I would suggest this:
If you have signed an agreement between yourself and your client, you must get written permission from your client to share samples.

If you don't have signed an agreement with your client, you may show just parts of the content and NEVER the whole.

Best wishes,

Polina


On what basis do you suggest using content one does not own and for which one cannot without express permission claim authorship?

I think you didn't read carefully what I wrote.
It is on the basis of having a written agreement with the client or not.


Polina S wrote:

I think you didn't read carefully what I wrote.
It is on the basis of having a written agreement with the client or not.


Exactly.

If you have permission, you can use it.

If you don't have permission, you can't use *any* of it. Not a part, nothing.

 

You suggested that using a part without permission is fine.

 

That's like stealing part of a cake from a bakery, and thinking it's fine because you didn't steal the whole cake.

 


Polina S wrote:

I think you didn't read carefully what I wrote.
It is on the basis of having a written agreement with the client or not.


Except, of course, that if you are working through Upwork, the default terms pass all rights to the client. So if you DON'T have an explicit contract that says otherwise, you definitely DON'T have the right to do anything at all with the content without permission.

luigic2020
Community Member

Christine, you highlight an interesting conundrum. People ask for examples of your work, but if you don't have the right to share examples of your work, you can't provide evidence. 
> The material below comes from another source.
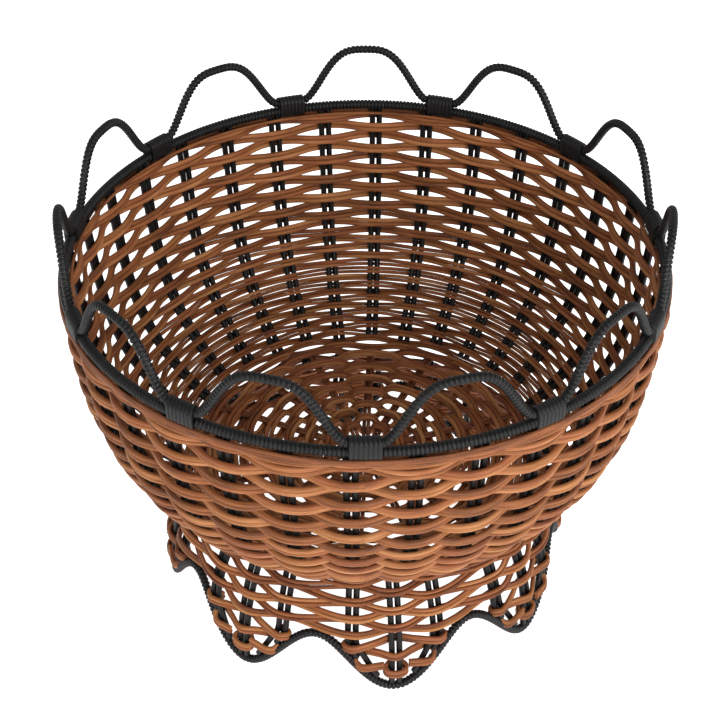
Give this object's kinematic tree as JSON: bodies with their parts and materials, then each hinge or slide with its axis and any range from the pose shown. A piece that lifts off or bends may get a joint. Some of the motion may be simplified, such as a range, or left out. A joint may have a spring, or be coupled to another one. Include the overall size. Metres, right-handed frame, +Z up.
{
  "type": "woven fruit basket",
  "caption": "Round open fruit basket of woven rattan strands on black uprights, with a wrapped hoop, a scalloped rim and a flared scalloped foot.",
  "frame": {"origin": "on the surface that the basket stands on, under the middle of the bowl", "axes": "+Z up; the front, where one tie of the rim is centred, faces -Y; +X to the right"},
  "size_m": [0.3374, 0.3377, 0.2632],
  "materials": {
    "rattan": "satin peeled rattan strands, reddish brown with golden edges",
    "spoke_rattan": "satin, a darker brown rattan rod",
    "black_wrap": "satin black flat strip, wound close",
    "black_stake": "satin black rods",
    "rod_core": "bare wire under the wrapping, not seen"
  },
  "bodies": {
    "root": {"rim_hoop_core": "rod_core", "scallop_rod_core": "rod_core", "foot_rod_core": "rod_core", "rim_hoop_wrapping": "black_wrap", "scallop_rod_wrapping": "black_wrap", "foot_rod_wrapping": "black_wrap", "rim_ties": "black_wrap", "bowl_stakes": "black_stake", "foot_stakes": "black_stake", "wall_weave_01": "rattan", "wall_weave_02": "rattan", "wall_weave_03": "rattan", "wall_weave_04": "rattan", "wall_weave_05": "rattan", "wall_weave_06": "rattan", "wall_weave_07": "rattan", "wall_weave_08": "rattan", "wall_weave_09": "rattan", "wall_weave_10": "rattan", "wall_weave_11": "rattan", "wall_weave_12": "rattan", "wall_weave_13": "rattan", "wall_weave_14": "rattan", "wall_weave_15": "rattan", "wall_weave_16": "rattan", "wall_weave_17": "rattan", "wall_weave_18": "rattan", "wall_weave_19": "rattan", "wall_weave_20": "rattan", "wall_weave_21": "rattan", "wall_weave_22": "rattan", "wall_weave_23": "rattan", "wall_weave_24": "rattan", "wall_weave_25": "rattan", "wall_weave_26": "rattan", "wall_weave_27": "rattan", "wall_weave_28": "rattan", "rim_border_strands": "rattan", "foot_weave_1": "rattan", "foot_weave_2": "rattan", "foot_weave_3": "rattan", "foot_weave_4": "rattan", "foot_weave_5": "rattan", "foot_weave_6": "rattan", "foot_weave_7": "rattan", "foot_lobe_strands_upper": "rattan", "foot_lobe_strands_middle": "rattan", "foot_lobe_strands_lower": "rattan", "base_weave_inner": "rattan", "base_weave_middle": "rattan", "base_weave_outer": "rattan", "base_spokes_lower": "spoke_rattan", "base_spokes_upper": "spoke_rattan"}
  },
  "joints": []
}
I think, knowing that now, the option (and I am noting it for my own reference) is to ask people when you finish an assignment if they will allow you to show parts of your work to future clients, solely in order to help them in establishing your suitability for their projects. That then benefits everyone and also increases the chances they will agree and you don't have to chase them after the event. Just make it a standard practice and ONLY use it for the specific purpose they approved.